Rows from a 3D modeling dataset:
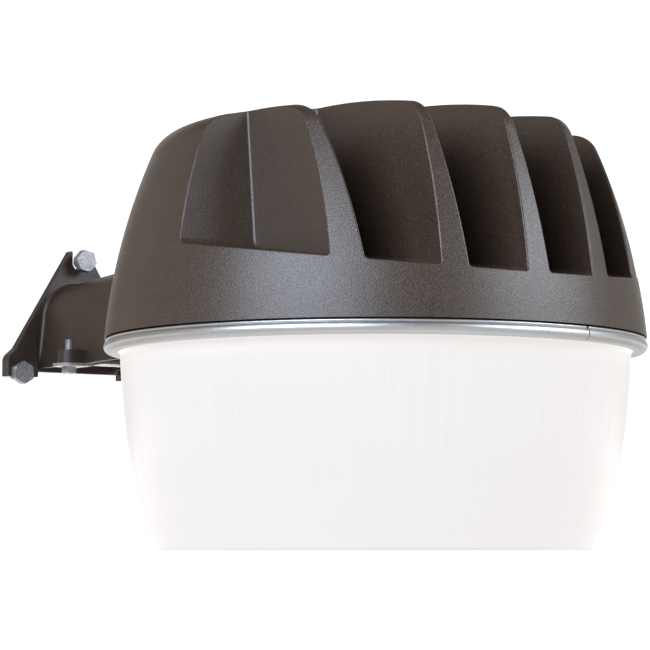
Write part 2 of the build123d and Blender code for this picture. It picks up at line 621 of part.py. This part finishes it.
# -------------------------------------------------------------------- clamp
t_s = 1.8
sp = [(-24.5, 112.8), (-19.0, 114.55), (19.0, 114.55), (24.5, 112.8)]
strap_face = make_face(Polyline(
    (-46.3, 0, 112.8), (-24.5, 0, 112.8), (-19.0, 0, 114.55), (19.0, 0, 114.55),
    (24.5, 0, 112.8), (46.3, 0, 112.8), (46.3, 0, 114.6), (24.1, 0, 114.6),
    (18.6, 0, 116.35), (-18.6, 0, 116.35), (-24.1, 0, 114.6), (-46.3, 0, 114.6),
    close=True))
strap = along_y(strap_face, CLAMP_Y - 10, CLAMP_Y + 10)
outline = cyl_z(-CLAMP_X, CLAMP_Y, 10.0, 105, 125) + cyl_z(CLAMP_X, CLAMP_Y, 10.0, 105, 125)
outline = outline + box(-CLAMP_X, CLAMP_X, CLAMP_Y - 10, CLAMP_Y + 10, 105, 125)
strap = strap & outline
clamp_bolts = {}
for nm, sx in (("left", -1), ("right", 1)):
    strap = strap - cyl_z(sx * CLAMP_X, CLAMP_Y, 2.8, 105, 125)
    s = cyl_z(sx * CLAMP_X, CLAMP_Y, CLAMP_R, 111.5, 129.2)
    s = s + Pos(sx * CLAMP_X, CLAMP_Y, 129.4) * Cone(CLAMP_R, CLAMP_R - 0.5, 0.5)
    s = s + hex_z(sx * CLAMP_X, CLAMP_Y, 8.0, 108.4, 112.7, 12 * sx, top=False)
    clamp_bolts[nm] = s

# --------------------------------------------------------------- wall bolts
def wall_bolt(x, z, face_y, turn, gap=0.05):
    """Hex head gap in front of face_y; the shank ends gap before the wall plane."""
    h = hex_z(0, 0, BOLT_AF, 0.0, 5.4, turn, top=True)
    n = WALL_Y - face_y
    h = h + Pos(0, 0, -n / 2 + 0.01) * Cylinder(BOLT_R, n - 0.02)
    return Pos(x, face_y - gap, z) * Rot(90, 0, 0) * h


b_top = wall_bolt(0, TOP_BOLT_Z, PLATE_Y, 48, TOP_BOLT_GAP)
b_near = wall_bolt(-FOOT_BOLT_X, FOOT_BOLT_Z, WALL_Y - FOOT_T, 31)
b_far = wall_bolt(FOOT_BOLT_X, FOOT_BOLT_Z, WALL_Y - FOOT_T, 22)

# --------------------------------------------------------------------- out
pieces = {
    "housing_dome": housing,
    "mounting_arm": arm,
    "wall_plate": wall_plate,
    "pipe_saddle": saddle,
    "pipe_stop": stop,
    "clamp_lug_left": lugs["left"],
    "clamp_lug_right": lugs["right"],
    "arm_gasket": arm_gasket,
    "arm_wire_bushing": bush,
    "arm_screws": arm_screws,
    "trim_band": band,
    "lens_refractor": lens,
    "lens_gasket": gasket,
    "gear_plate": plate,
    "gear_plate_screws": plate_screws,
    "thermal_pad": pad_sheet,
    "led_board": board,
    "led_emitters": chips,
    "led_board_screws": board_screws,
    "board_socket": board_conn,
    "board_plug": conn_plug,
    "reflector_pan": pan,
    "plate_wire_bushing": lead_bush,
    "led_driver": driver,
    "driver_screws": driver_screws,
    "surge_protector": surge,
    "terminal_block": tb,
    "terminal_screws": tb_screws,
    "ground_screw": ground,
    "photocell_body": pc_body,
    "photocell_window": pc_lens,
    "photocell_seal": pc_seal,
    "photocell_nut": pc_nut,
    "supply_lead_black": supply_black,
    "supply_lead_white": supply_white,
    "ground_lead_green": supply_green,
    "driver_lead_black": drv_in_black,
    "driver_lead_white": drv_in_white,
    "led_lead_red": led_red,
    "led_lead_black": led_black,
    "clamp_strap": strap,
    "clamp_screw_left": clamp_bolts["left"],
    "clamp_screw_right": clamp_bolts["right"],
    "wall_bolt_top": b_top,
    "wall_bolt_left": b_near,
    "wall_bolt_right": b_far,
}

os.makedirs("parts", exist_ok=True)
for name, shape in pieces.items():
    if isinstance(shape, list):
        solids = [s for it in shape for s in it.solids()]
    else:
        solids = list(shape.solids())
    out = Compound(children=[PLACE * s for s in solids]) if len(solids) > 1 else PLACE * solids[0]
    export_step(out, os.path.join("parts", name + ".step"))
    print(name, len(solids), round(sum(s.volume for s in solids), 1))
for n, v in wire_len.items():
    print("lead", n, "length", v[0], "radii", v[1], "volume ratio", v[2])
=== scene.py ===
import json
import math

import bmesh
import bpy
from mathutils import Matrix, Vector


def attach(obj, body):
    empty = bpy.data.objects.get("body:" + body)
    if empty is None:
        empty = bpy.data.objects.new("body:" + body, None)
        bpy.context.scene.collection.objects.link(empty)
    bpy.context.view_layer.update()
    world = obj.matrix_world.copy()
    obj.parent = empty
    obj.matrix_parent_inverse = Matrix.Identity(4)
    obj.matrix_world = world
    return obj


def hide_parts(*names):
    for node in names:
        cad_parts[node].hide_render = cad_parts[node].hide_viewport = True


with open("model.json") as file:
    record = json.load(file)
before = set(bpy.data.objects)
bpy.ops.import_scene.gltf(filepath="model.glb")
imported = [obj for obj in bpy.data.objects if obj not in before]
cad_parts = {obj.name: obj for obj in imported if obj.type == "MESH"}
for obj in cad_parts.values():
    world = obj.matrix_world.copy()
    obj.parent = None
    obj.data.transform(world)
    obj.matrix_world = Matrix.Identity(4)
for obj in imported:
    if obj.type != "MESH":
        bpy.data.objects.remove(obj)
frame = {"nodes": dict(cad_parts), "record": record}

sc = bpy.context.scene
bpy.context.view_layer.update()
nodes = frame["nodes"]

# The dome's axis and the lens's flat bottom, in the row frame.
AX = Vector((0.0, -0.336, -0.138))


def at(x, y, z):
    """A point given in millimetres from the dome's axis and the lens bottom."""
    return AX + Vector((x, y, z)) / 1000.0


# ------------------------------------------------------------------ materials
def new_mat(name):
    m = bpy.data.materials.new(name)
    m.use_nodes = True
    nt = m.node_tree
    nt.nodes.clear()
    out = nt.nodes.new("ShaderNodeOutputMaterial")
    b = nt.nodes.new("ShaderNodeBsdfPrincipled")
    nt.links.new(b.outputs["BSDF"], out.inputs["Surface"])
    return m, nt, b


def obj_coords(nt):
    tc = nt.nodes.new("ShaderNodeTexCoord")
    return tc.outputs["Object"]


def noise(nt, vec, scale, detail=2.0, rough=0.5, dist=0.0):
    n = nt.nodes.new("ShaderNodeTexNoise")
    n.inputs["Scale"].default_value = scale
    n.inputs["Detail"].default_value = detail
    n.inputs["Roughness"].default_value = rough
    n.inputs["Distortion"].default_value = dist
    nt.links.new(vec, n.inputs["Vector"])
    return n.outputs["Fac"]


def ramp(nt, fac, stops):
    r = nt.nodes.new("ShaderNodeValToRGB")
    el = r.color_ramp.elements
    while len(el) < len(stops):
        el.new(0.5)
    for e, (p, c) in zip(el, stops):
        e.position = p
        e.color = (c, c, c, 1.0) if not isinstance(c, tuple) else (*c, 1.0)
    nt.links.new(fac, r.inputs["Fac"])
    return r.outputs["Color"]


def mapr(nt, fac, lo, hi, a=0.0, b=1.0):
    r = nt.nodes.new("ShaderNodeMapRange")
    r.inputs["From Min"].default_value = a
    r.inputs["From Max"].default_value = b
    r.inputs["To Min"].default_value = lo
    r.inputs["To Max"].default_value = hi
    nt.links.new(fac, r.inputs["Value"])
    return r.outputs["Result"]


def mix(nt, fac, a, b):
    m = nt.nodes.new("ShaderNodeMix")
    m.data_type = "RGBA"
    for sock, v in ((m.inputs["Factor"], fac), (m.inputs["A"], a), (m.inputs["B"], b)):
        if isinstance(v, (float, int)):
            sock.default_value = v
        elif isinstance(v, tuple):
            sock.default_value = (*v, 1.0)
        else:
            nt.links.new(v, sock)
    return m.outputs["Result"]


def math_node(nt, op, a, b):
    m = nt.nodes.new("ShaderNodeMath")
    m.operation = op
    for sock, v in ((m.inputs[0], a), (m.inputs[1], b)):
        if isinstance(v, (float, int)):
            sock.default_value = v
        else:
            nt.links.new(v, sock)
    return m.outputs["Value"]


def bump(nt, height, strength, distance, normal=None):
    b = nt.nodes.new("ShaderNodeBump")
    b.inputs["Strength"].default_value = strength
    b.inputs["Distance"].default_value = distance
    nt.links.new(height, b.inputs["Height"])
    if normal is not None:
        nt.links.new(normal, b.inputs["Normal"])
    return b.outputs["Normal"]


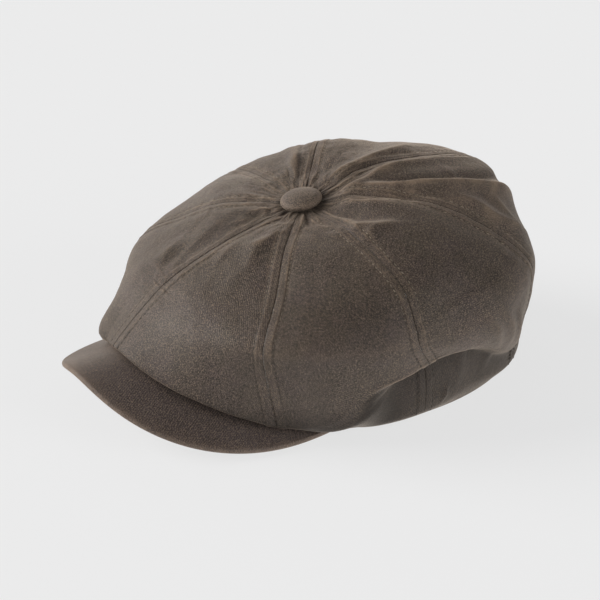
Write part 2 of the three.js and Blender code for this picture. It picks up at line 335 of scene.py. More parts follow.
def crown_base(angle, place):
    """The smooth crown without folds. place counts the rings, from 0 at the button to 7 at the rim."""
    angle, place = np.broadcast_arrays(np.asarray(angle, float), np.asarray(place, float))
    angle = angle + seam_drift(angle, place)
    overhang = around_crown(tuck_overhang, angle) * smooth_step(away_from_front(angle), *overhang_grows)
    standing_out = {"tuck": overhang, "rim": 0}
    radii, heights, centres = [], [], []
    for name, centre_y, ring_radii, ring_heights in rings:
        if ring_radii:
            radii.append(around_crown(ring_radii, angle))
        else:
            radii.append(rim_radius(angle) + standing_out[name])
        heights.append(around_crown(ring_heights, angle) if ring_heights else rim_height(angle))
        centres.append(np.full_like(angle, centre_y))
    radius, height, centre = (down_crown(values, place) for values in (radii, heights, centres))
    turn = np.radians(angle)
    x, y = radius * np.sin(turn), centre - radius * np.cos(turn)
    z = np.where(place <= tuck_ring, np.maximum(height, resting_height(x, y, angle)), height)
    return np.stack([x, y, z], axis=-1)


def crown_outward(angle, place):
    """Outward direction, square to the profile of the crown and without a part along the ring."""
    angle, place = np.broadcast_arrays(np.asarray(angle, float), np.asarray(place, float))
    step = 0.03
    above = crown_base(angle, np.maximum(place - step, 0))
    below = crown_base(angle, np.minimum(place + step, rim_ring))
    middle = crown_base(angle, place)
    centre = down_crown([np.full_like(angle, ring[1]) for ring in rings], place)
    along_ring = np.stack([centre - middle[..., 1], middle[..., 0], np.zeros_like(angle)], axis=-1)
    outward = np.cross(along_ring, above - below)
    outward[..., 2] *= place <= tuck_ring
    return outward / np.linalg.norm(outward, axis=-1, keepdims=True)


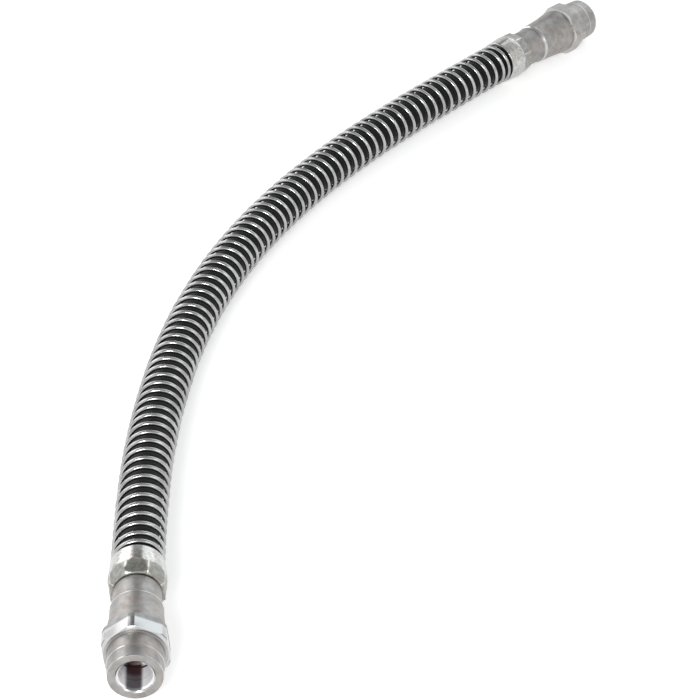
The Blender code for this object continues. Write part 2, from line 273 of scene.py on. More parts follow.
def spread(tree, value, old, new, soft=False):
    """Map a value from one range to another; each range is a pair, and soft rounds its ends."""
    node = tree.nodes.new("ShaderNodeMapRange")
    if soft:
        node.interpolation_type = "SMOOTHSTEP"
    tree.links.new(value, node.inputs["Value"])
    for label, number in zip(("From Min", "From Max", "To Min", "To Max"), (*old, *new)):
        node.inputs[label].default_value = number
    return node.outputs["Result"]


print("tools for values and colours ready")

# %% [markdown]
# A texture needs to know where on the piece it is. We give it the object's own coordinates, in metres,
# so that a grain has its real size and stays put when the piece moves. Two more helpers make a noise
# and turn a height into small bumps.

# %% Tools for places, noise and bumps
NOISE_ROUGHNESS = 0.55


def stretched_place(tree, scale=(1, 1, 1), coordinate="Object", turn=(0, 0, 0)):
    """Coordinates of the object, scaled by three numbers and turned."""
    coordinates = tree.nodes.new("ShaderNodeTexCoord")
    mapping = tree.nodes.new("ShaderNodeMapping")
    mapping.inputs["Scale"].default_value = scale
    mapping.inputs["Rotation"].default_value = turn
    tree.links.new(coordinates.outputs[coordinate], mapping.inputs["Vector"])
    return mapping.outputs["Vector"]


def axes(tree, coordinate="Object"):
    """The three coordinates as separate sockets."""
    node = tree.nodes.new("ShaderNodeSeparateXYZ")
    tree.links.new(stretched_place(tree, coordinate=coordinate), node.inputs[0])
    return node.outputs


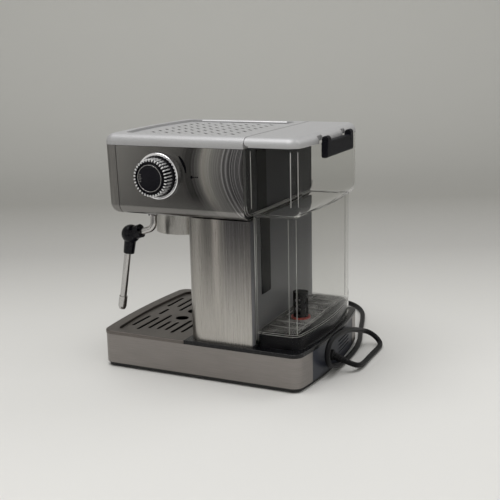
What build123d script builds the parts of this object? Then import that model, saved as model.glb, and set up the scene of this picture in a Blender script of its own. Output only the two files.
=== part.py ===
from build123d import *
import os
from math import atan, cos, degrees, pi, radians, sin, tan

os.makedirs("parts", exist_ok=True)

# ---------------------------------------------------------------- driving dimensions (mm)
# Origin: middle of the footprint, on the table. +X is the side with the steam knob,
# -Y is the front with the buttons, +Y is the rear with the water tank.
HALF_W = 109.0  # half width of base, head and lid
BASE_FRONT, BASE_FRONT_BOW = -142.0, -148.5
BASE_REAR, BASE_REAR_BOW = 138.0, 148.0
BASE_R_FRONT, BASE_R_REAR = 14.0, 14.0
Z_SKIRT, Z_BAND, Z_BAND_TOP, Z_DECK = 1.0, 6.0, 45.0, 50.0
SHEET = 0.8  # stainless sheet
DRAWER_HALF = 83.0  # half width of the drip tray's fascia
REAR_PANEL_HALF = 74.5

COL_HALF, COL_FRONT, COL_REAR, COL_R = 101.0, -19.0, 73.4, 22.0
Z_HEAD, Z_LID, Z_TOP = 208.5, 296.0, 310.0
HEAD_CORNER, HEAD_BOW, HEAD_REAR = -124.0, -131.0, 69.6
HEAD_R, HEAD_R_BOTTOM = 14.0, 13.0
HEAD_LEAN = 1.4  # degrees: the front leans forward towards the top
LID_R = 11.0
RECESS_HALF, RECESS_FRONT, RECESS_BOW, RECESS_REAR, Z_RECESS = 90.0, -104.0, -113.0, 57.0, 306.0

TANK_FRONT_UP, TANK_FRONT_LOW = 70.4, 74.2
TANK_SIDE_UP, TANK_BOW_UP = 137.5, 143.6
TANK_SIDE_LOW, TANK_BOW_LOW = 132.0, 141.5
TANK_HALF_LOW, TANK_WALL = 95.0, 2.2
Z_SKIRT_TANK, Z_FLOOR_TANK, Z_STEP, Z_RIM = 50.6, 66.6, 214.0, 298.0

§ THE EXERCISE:
Look through the material above and print exactly the lines from the one containing "out = Compound(children=[PLACE" to the one containing "imported = [obj", both included, and nothing more.

§ RESULT BELOW:
    out = Compound(children=[PLACE * s for s in solids]) if len(solids) > 1 else PLACE * solids[0]
    export_step(out, os.path.join("parts", name + ".step"))
    print(name, len(solids), round(sum(s.volume for s in solids), 1))
for n, v in wire_len.items():
    print("lead", n, "length", v[0], "radii", v[1], "volume ratio", v[2])
=== scene.py ===
import json
import math

import bmesh
import bpy
from mathutils import Matrix, Vector


def attach(obj, body):
    empty = bpy.data.objects.get("body:" + body)
    if empty is None:
        empty = bpy.data.objects.new("body:" + body, None)
        bpy.context.scene.collection.objects.link(empty)
    bpy.context.view_layer.update()
    world = obj.matrix_world.copy()
    obj.parent = empty
    obj.matrix_parent_inverse = Matrix.Identity(4)
    obj.matrix_world = world
    return obj


def hide_parts(*names):
    for node in names:
        cad_parts[node].hide_render = cad_parts[node].hide_viewport = True


with open("model.json") as file:
    record = json.load(file)
before = set(bpy.data.objects)
bpy.ops.import_scene.gltf(filepath="model.glb")
imported = [obj for obj in bpy.data.objects if obj not in before]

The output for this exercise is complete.